+++ Input records

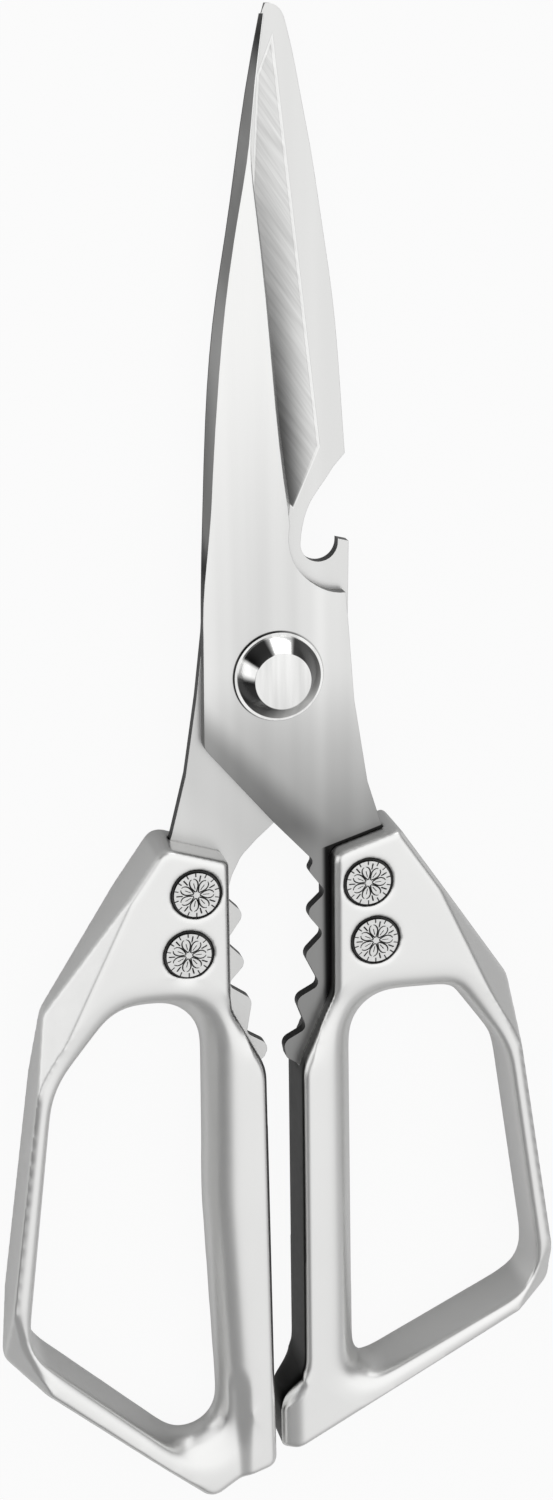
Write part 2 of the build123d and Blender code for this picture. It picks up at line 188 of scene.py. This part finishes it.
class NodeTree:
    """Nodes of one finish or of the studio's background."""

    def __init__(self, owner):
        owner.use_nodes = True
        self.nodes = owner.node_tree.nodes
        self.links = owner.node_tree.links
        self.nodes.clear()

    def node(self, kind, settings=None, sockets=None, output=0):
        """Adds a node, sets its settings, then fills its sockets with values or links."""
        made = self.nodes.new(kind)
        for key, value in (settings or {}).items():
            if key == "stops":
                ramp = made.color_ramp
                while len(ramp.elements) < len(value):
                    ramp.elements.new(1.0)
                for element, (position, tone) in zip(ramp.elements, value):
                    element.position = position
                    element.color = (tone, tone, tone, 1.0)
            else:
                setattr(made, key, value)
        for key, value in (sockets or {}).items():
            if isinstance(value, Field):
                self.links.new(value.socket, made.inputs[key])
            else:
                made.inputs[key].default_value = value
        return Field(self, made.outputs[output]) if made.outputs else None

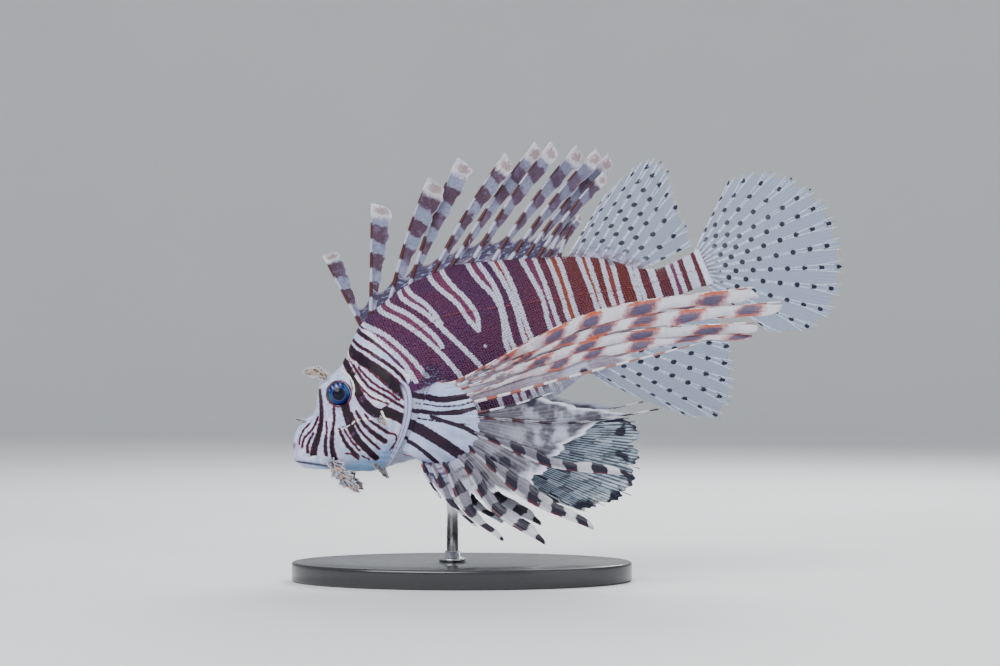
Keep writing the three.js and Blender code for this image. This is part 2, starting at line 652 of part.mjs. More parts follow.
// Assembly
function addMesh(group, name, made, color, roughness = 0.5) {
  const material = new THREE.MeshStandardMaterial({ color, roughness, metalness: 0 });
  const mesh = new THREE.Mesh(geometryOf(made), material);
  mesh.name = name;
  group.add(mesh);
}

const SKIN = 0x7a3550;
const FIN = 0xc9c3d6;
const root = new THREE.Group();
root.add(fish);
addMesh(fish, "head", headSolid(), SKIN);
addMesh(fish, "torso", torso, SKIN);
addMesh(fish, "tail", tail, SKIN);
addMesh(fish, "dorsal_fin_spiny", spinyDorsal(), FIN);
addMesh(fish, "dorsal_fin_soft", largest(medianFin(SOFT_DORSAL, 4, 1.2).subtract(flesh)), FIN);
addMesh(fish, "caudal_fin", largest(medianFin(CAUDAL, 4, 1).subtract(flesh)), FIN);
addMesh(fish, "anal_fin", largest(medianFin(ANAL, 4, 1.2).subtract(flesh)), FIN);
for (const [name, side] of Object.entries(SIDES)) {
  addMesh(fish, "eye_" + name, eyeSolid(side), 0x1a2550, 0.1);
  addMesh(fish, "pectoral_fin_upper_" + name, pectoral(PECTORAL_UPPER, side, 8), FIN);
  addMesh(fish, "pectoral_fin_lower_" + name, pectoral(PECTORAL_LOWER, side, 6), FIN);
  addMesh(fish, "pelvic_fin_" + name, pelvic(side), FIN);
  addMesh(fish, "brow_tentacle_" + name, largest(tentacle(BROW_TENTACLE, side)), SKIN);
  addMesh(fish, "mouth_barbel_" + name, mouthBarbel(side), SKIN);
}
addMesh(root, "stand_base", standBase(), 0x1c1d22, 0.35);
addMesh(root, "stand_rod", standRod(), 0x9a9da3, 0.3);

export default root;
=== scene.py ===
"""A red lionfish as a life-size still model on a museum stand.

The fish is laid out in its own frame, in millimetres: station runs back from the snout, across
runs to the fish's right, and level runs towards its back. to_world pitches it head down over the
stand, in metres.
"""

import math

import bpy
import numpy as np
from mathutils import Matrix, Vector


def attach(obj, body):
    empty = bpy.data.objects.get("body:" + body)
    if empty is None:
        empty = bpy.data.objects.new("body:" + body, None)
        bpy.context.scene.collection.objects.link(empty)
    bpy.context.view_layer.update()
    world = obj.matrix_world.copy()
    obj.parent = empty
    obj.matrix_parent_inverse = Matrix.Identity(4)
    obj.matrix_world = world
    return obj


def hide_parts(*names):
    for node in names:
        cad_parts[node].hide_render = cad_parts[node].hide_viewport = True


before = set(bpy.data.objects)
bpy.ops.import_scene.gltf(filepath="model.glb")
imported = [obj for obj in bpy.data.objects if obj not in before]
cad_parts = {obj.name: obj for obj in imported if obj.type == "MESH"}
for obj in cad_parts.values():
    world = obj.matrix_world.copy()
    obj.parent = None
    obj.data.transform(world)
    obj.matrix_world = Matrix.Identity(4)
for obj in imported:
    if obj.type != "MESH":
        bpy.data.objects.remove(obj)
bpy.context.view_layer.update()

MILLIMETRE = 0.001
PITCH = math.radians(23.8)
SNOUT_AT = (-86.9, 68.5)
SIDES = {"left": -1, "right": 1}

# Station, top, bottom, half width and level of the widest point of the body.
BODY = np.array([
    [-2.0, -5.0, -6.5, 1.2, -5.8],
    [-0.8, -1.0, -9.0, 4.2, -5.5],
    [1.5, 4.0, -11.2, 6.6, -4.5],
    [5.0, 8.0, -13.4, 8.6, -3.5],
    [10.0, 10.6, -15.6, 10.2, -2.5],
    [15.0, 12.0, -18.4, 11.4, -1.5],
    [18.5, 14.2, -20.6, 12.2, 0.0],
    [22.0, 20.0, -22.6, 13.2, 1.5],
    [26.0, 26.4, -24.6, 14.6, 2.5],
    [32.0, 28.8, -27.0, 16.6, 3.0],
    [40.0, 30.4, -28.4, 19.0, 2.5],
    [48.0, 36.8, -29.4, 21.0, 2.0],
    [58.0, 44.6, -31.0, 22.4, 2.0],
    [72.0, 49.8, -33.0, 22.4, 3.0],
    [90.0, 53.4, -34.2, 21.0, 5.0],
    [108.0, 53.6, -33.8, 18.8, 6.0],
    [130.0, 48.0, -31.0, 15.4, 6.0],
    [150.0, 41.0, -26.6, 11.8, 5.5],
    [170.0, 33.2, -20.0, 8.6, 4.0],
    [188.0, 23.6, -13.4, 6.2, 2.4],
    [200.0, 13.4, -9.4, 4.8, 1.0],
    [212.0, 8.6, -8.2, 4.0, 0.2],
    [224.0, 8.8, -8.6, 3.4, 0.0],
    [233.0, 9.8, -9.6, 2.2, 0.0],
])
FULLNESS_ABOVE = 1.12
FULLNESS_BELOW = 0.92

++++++

Quote in full each line from the top of the records above through the line with "of one finish"; stop after that line.

Correct result
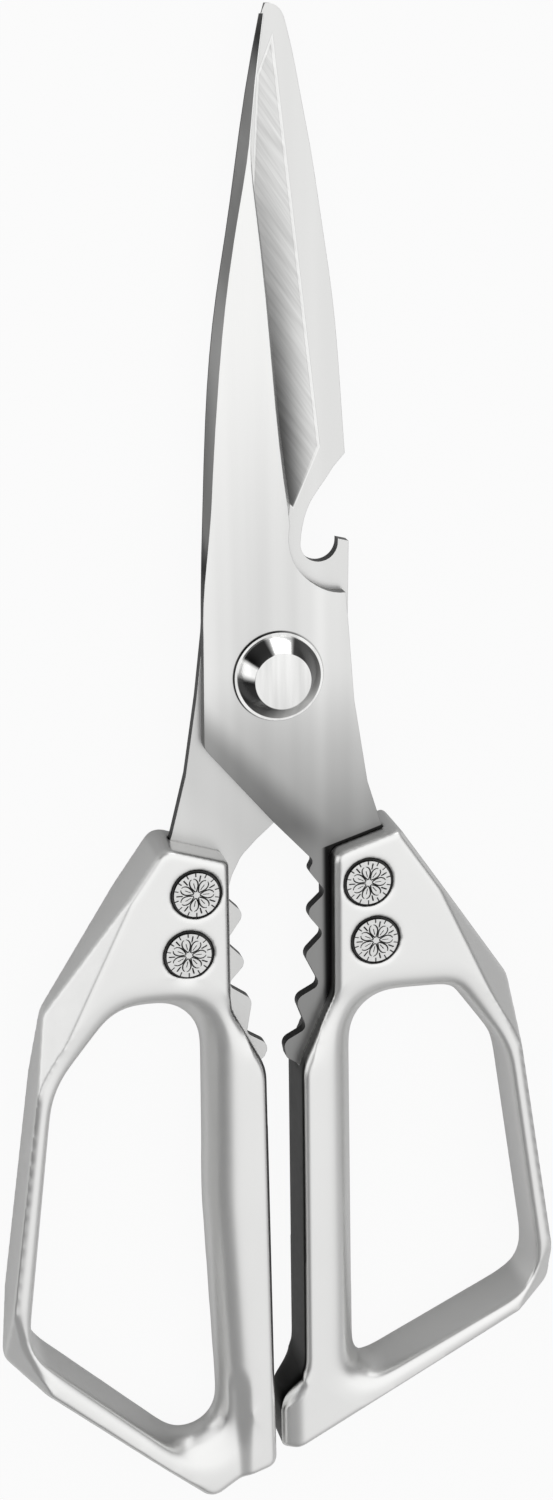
Write part 2 of the build123d and Blender code for this picture. It picks up at line 188 of scene.py. This part finishes it.
class NodeTree:
    """Nodes of one finish or of the studio's background."""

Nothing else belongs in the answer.